This report aims to:
Provide information on Milgram’s study.
Detail why this is important and relevant to you.
Stanley Milgram (1933 - 1984) became a very well known psychologist due to one piece of work - his obedience studies (1961). Milgram wanted to see how obedient we are to authority figures and devised an experiment to do so.
Milgram tested a “teacher” to see how many electrical volts he would administer to a “learner” in what he advertised as a memory study. Every time the learner answered incorrectly the teacher administered a shock increasing in intensity for each incorrect answer. The shocks ranged in 15v increments from 15v to 450v. In the same room as the teacher was an “experimenter” who encouraged the teacher to continue the experiment. In later years Milgram made some variations to his original study and the results are detailed below.
In the original study:
26/40 participants administered the full 450v shock despite the fact that beyond 330v they could no longer hear a response from the learner.
35% of participants refused to go all the way.
368v was the average voltage which participants refused to go any further.

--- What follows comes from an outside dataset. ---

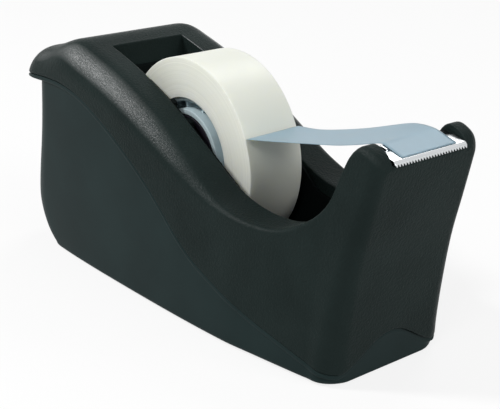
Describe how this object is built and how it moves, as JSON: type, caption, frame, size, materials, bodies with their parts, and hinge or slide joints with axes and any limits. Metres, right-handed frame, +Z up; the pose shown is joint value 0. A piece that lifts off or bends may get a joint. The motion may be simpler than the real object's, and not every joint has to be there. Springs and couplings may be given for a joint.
{
  "type": "tape dispenser",
  "caption": "Desk tape dispenser with a weighted base: a spool in an open well between two shells, and a toothed cutting edge between two raised ears.",
  "frame": {"origin": "middle of the body's length and width, at the surface that it stands on", "axes": "+X towards the cutting edge along the length, +Y to the dispenser's left, +Z up"},
  "size_m": [0.1618, 0.0546, 0.0716],
  "materials": {
    "shell": "fine spark-eroded texture, black",
    "base": "satin moulded, very dark green-grey",
    "well": "matte moulded, black",
    "blade": "bright nickel plate",
    "spool": "satin moulded, black",
    "core": "translucent natural plastic",
    "tape": "wound matte-finish tape, frosty",
    "tail": "single frosty layer of tape",
    "ballast": "cast weight",
    "plate": "moulded, dark",
    "screw": "zinc plated",
    "pad": "closed-cell foam"
  },
  "bodies": {
    "root": {"upper_shell": "shell", "tape_well": "well", "base_shell": "base", "blade_plate": "blade", "blade_seat": "well", "ballast_block": "ballast", "bottom_plate": "plate", "case_screws": "screw", "non_skid_pad": "pad"},
    "tape_end": {"tape_tail": "tail"},
    "spool": {"spool_drum": "spool", "spool_cap": "spool", "tape_core": "core", "tape_roll": "tape"}
  },
  "joints": [
    {"name": "spool_lift", "type": "slide", "parent": "root", "child": "tape_end", "axis": [0, 0, 1], "range_m": [0, 0.065]},
    {"name": "spool_spin", "type": "hinge", "parent": "tape_end", "child": "spool", "pos_m": [-0.0065, 0, 0.042], "axis": [0, 1, 0], "continuous": true}
  ]
}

When the learner was closer to the teacher:
Fewer shocks were administered.
Presence of a plain clothed figure instead of an experimenter:
20% of participants went all the way.
Two experimenters contradicting each other:
The teachers stopped administering shocks very early on.
What does this tell us?
What this tells us is that we are very obedient to authority despite the potential risk of harming someone. Even after the learner stopped protesting to the shocks and went quiet, just over half the participants carried on as instructed. It also tells us that we are less obedient to non-authority figures and that when we can see the impact we are more likely to question what we are... [continues]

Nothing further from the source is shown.